What have you done since then?

I didn’t get too serious about armwrestling until I graduated from college and missed competitive sports. During High School and College I would armwrestle during the summers at local tournaments in the PNW.  I was busy with football, wrestling and track in high school so I stayed in good shape.  I wanted to play pro football until I seriously injured my shoulder in a motorcycle wreck. The MD put me in a traction device for 6 weeks and told me football was not going to work out for me.

Well what exactly have you won all over the world?


11 World Championships, 5 right / 6 left

(including a rare “Double-Double” winning World Titles in Wristwrestling and Armwrestling with both arms, the same year)

31 National Championships

Yukon Jack Regional Champion

Western U.S.A. Champion

P.N.W. Champion

Numerous State Championships including

Washington, Oregon, Idaho & Hawaii



1983 Sportsmanship of the Year

1992 Armwrestler of the Year

1997 Most Dedicated Armwrestler of the Year

  Team USA

To Russia, 95 & 96; Japan, 99; Finland, 2000; Italy 01

Armwrestling Workouts?

I host armwrestling practice at my home most Tuesday nights from 7 – 9 p.m.  We have a number of World and/or National champs from Washington State that practice together, including Jacob Abbott, Alan Bown, Wayne Fredrickson, Tim Storey, Lance Whitehill, Mitch Cady, Andy Medak and Lance Kent.  Most practices we have 5 – 20 armwrestlers.  I have found that “table time” is the key to being a good armwrestler and “table time” with other good armwrestlers is the key to becoming your best.  I also know that without them I would not have accomplished what I have in armwrestling. Sometimes practice ends up being harder than the tournaments if you train correctly with a group of guys like this and end up being lucky at the tournament. We make each other better.
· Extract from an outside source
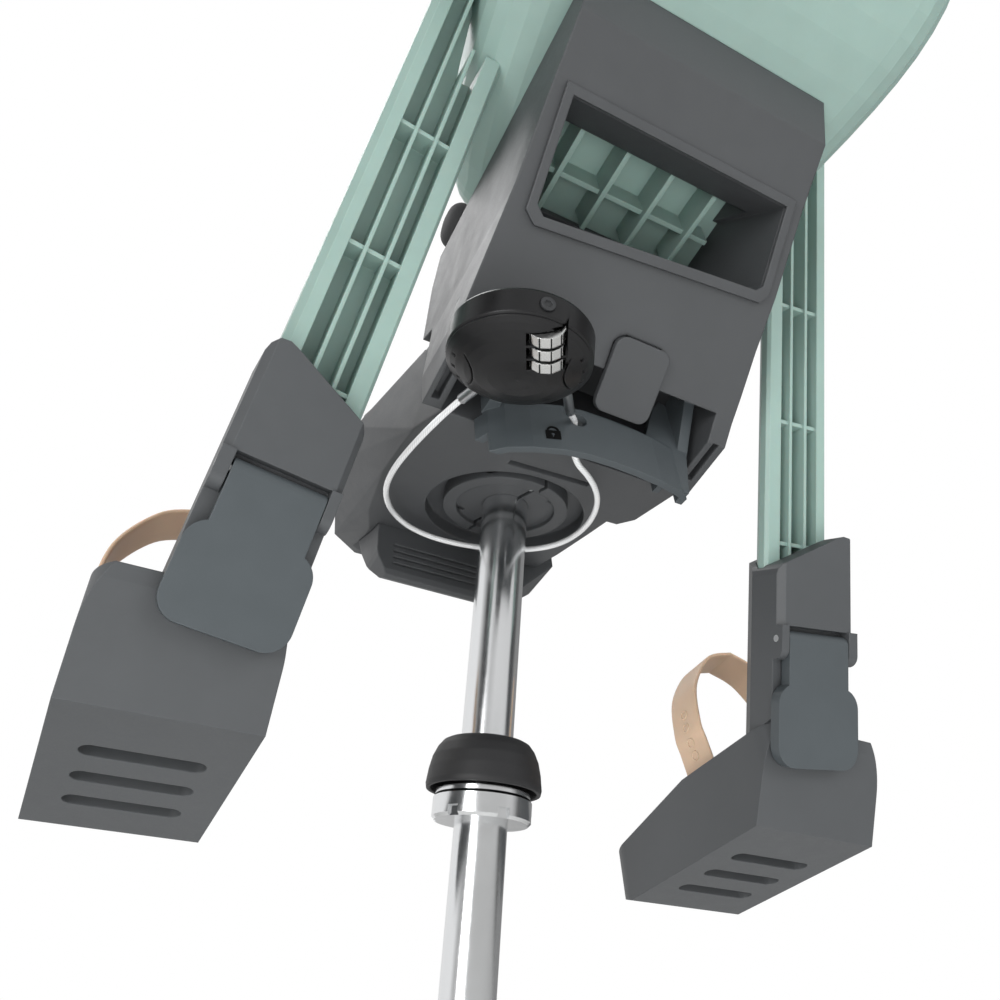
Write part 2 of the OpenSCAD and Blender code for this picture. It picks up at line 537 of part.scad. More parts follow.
module lock_front_shell() color([0.13, 0.13, 0.14]) lock_frame() difference() {
    rotate_extrude($fn = 128) polygon([[0, -7], [lock_r - 0.6, -7], [lock_r - 0.3, -7.8], [25.6, -9.6], [23.4, -11.2], [20, -12.9],
        [16, -14.3], [11, -15.5], [6, -16.1], [0, -16.4]]);
    axle_hole();
    for (i = [-1, 0, 1]) dial_frame() translate([0, 0, i*dial_pitch]) bx(-6.9, 6.9, 0, 12, -2.45, 2.45);
    rotate([0, 0, -30]) for (s = [-1, 1]) {
        difference() {
            translate([s*36.5, 0, -20]) cylinder(r = 20, h = 14, $fn = 128);
            translate([s*36.5, 0, -21]) cylinder(r = 19.3, h = 16, $fn = 128);
            translate([0, 0, -12]) cylinder(r = 60, h = 12, $fn = 64);
        }
        for (a = [-16, 0, 16]) rotate([0, 0, a]) translate([s > 0 ? 23.6 : -25.4, -0.8, -11.5]) cube([1.8, 1.6, 1.6]);
    }
}
module dial(i) {
    lock_frame() dial_frame() translate([0, 0, i*dial_pitch - dial_w/2]) difference() {
        cylinder(r = dial_r, h = dial_w, $fn = 10);
        translate([0, 0, -1]) cylinder(r = 1.5 + pin_gap, h = dial_w + 2, $fn = 48);
        for (k = [0:9]) rotate([0, 0, 36*k]) translate([dial_r - 0.25, -0.5, -1]) cube([1, 1, dial_w + 2]);
    }
}
module dial_a() color([0.8, 0.81, 0.83]) dial(-1);
module dial_b() color([0.8, 0.81, 0.83]) dial(0);
module dial_c() color([0.8, 0.81, 0.83]) dial(1);
module dial_axle() color([0.5, 0.51, 0.53]) lock_frame() dial_frame() translate([0, 0, -10.2]) cylinder(r = 1.5, h = 20.4, $fn = 48);
module lock_button() color([0.16, 0.16, 0.17]) lock_frame() rotate([0, 0, -8]) translate([0, 24.4, -1.6]) rotate([-90, 0, 0]) difference() {
    cylinder(r = 2.8, h = 4.1, $fn = 48);
    translate([0, 0, 3.5]) cylinder(r = 1.5, h = 2, $fn = 6);
}
module wire_ferrule() color([0.75, 0.76, 0.78]) lv() difference() {
    stick(ferrule_a, ferrule_b, 2.3);
    stick(ferrule_a + 0.5*(ferrule_b - ferrule_a), ferrule_a + 1.1*(ferrule_b - ferrule_a), wire_r);
}
module wire_plug() color([0.75, 0.76, 0.78]) lv() difference() {
    stick(plug_a, plug_b, 2);
    stick(plug_a + 0.6*(plug_b - plug_a), plug_a + 1.1*(plug_b - plug_a), wire_r);
}
// Lock wire: ferrule, round the post, through the handle hole, plug
wire_pts = [ferrule_a + 0.55*(ferrule_b - ferrule_a), ferrule_b, [61.8, 64, -22.6], [65, 52, -23.4], [67.8, 38, -24.3], [69.6, 22, -21.6],
    [66.8, 5, -16.6], [60.8, -7.4, -11.2], [52, -21, -6], [42.6, -29.6, -2.4], [32, -33.4, -1.6], [20, -34, -2], [9, -31.6, -3],
    [-4, -27.2, -4.8], [-18, -18.6, -8], [-27.6, -9.6, -10.6], [-31, 2, -14], [-31, 14, -18.8], [-29.6, 27, -22.8], [-26.6, 38.6, -25],
    [-21, 49.4, -27.6], [-13.8, 57.6, -29.8], [-6, 62.4, -30.4], [1, 66, -29.8], [5.4, 70, -26.8], [7.8, 75, -22.6], [10, 80, -21.8],
    [13, 83.4, -24], plug_b, plug_b + 0.35*(plug_a - plug_b)];
function soften(p) = [for (i = [0:len(p)-1])
    i < 2 || i > len(p) - 8 ? p[i] : (p[i-1] + 2*p[i] + p[i+1])/4];
module lock_wire() color([0.78, 0.79, 0.81]) lv() tube(smooth_pts(soften(soften(wire_pts)), 2), wire_r, 8, [0, 0.3, 1]);

// Soft seat parts
seat_spine = [[106, 104.2], [140, 104.2], [180, 104.2], [214, 105.2], [240, 110.2], [258, 118.6]];
back_spine = [[288, 176], [292.5, 195], [299, 225], [307, 265], [315, 305], [322, 342], [325.5, 356]];
module seat_cushion() color([0.3, 0.31, 0.33]) lv() difference() {
    ribbon([for (p = smooth_pts(seat_spine, 3)) p + 7*unit([fan_y - p[0], fan_z - p[1]])], 10.4, -60, 60);
    rbox(-16, 16, 164, 176, 95, 130, 3);
}
module back_cushion() color([0.3, 0.31, 0.33]) lv() difference() {
    ribbon([for (p = smooth_pts(back_spine, 3)) p + 7.6*unit([fan_y - p[0], fan_z - p[1]])], 11.4, -66, 66);
    for (s = [-1, 1]) translate([s*36, 310, 324]) cube([30, 60, 10], center = true);
}
strap_line = smooth_pts([[318, 323.2], [306, 322], [299, 316], [290.5, 290], [284.5, 260], [278, 225], [268, 195], [250, 163], [228, 136], [214, 127.5]], 3);
module shoulder_strap(s) {
    lv() ribbon(strap_line, 1.8, s*36 - 12, s*36 + 12);
}
module left_shoulder_strap() color([0.13, 0.13, 0.14]) shoulder_strap(1);
module right_shoulder_strap() color([0.13, 0.13, 0.14]) shoulder_strap(-1);
pad_line = smooth_pts([[290.5 - 4.2, 291], [284.5 - 4.2, 261], [278 - 4.2, 226], [268 - 4.2, 197]], 4);
module shoulder_pad(s) {
    lv() ribbon(pad_line, 6, s*36 - 19, s*36 + 19);
}
module left_shoulder_pad() color([0.36, 0.37, 0.39]) shoulder_pad(1);
module right_shoulder_pad() color([0.36, 0.37, 0.39]) shoulder_pad(-1);
module crotch_strap() color([0.13, 0.13, 0.14]) lv()
    ribbon(smooth_pts([[170, 101.5], [170, 112], [171, 119], [176, 123.5], [185.6, 124.5]], 3), 1.8, -12, 12);
module buckle_body() color([0.12, 0.12, 0.13]) lv() difference() {
    rbox(-24, 24, 186, 222, 119.6, 131, 9);
    rbox(-9.1, 9.1, 195.9, 214.1, 123, 140, 4.1);
}
module buckle_button() color([0.75, 0.2, 0.17]) lv() rbox(-9, 9, 196, 214, 125.5, 132.5, 4);
module buckle_tongues() color([0.2, 0.2, 0.21]) lv() for (s = [-1, 1]) rbox(s*36.4 - 12.2, s*36.4 + 12.2, 196, 214, 121.5, 125.5, 3);

// Front grip for the child's hands
grip_hw = 41;
module grip_posts() color([0.3, 0.3, 0.31]) lv() for (s = [-1, 1]) {
    translate([s*22, 22, 43]) cylinder(r = 7, h = 158, $fn = 64);
    translate([s*22, 22, 43]) cylinder(r = 11, h = 5, $fn = 64);
}
module grip_pad() color([0.22, 0.22, 0.23]) lv() difference() {
    translate([0, 22, 212]) rotate([0, 90, 0]) rotate_extrude($fn = 96)
        polygon(concat([[0, -grip_hw]], [for (a = [0:10:90]) [7 + 8*sin(a), 8 - grip_hw - 8*cos(a)]],
            [for (a = [90:10:180]) [7 + 8*sin(a), grip_hw - 8 - 8*cos(a)]], [[0, grip_hw]]));
    for (s = [-1, 1]) translate([s*22, 22, 43]) cylinder(r = 7, h = 158, $fn = 64);
}

mounting_post();
quill_wedge();
quill_bolt();
post_boot();
post_nut();
clamp_half_left();
clamp_half_right();
clamp_bolt_front();
clamp_bolt_rear();
base_housing();
front_bumper();
base_console();
console_fascia();
seat_shell();
shell_rim();
pan_ribs();
seat_bolts();
left_leg();
right_leg();
left_footrest();
right_footrest();
left_flap_pin();
right_flap_pin();
left_flap();
right_flap();
left_foot_tray();
right_foot_tray();
left_foot_strap();
right_foot_strap();
left_strap_studs();
right_strap_studs();
release_handle();
handle_symbol();
handle_pins();
handle_spring();
safety_tab();
tab_pin();
lock_back_shell();
lock_front_shell();
dial_a();
dial_b();
dial_c();
dial_axle();
lock_button();
wire_ferrule();
wire_plug();
lock_wire();
seat_cushion();
back_cushion();
left_shoulder_strap();
right_shoulder_strap();
left_shoulder_pad();
right_shoulder_pad();
crotch_strap();
buckle_body();
buckle_button();
buckle_tongues();
grip_posts();
grip_pad();
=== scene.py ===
# Front-mounted child bicycle seat on its post, with a combination lock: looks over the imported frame.
import json
import math

import bpy
from mathutils import Matrix, Vector
from mathutils.bvhtree import BVHTree


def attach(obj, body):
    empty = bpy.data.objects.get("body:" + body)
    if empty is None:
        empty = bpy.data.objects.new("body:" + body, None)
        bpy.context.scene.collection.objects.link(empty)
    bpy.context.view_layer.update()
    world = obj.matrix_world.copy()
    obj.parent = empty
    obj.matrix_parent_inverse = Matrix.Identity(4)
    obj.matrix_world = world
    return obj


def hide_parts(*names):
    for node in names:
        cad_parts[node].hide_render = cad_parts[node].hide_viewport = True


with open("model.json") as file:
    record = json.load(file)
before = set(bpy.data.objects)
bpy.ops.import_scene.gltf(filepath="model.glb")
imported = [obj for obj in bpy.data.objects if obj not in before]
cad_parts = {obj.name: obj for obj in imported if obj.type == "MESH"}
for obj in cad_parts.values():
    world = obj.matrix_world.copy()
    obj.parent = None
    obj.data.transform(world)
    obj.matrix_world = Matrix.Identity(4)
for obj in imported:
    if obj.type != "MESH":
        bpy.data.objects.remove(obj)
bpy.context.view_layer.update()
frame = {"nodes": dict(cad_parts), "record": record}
NODES = frame["nodes"]
scene = bpy.context.scene
Q = Vector((0.0, 0.038823, 0.144889))


def mm(x, y, z):
    """A point given in millimetres from the top of the post."""
    return Q + Vector((x, y, z)) * 0.001


# ---------------------------------------------------------------- camera
VIEW = Vector((-0.3655, -0.6355, 0.6802)).normalized()
UP = Vector((0.2789, 0.6224, 0.7313))
RIGHT = VIEW.cross(UP).normalized()
UP = RIGHT.cross(VIEW)
camera_data = bpy.data.cameras.new("camera")
camera_data.lens = 31.32
camera_data.sensor_width = 36.0
camera_data.clip_start = 0.01
camera_data.clip_end = 60.0
camera = bpy.data.objects.new("camera", camera_data)
pose = Matrix((RIGHT, UP, -VIEW)).transposed().to_4x4()
pose.translation = Vector((0.1621, 0.3162, -0.1475))
camera.matrix_world = pose
scene.collection.objects.link(camera)
scene.camera = camera
scene.view_settings.view_transform = "Standard"


# ---------------------------------------------------------------- node helpers
class Tree:
    """Short calls for building one node tree."""

    def __init__(self, tree):
        self.tree = tree
        tree.nodes.clear()

    def add(self, kind, inputs=None, **props):
        node = self.tree.nodes.new("ShaderNode" + kind)
        for key, value in props.items():
            setattr(node, key, value)
        for key, value in (inputs or {}).items():
            if isinstance(value, bpy.types.NodeSocket):
                self.tree.links.new(value, node.inputs[key])
            else:
                node.inputs[key].default_value = value
        return node

    def math(self, op, a, b=0.0, c=0.0, clamp=False):
        return self.add("Math", {0: a, 1: b, 2: c}, operation=op, use_clamp=clamp).outputs[0]

    def fit(self, value, low, high, to_low, to_high):
        node = self.add("MapRange", {"Value": value, 1: low, 2: high, 3: to_low, 4: to_high})
        return node.outputs["Result"]

    def mix(self, factor, a, b):
        node = self.add("Mix", data_type="RGBA")
        for socket, value in ((0, factor), (6, a), (7, b)):
            if isinstance(value, bpy.types.NodeSocket):
                self.tree.links.new(value, node.inputs[socket])
            else:
                node.inputs[socket].default_value = value
        return node.outputs[2]

    def noise(self, vector, scale, detail=3.0, rough=0.5):
        inputs = {"Vector": vector, "Scale": scale, "Detail": detail, "Roughness": rough}
        return self.add("TexNoise", inputs).outputs[0]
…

I am happy to train armwrestlers and I feel that I am returning the favor for those armwrestlers that took the time to teach me.

 I lift weights 2 to 3 times a week and try to get in 2 to 3 cardiovascular workouts on the treadmill per week.  I focus on upper body weight lifting, with even more focus on arms and forearms.  I’ve developed a number of different exercises and types of equipment for arm workouts out of necessity.  One of the simplest solutions came about because I began injuring my wrists, when I got to the point I was wrist curling 225lbs with the straight bench press bar.  I was strong enough to do sets of wrist curls but as my arms fatigued I would lose balance of the weight and the weight would twist my wrist sideways causing injury to the small muscles and connective tissue on the side of the wrist.  I went to the farm and cut up a PTO shaft, which was just small enough to fit the Olympic sized plates yet strong enough to hold a number of 45lb plates.  I then was able to center the weight and have progressed over the years to the point where I now do wrist curls with 360lbs.

 I also squeeze a gripper during the day, as I drive from one sales call to the next.

Recommendations For New Armwrestlers?

Find a group of armwrestlers to practice with.  It will greatly improve your progress.  Don’t expect to be a great armwrestler over night, very few are, most will have to pay their dues with hard training and very sore arms.

Thanks Steve for the great information!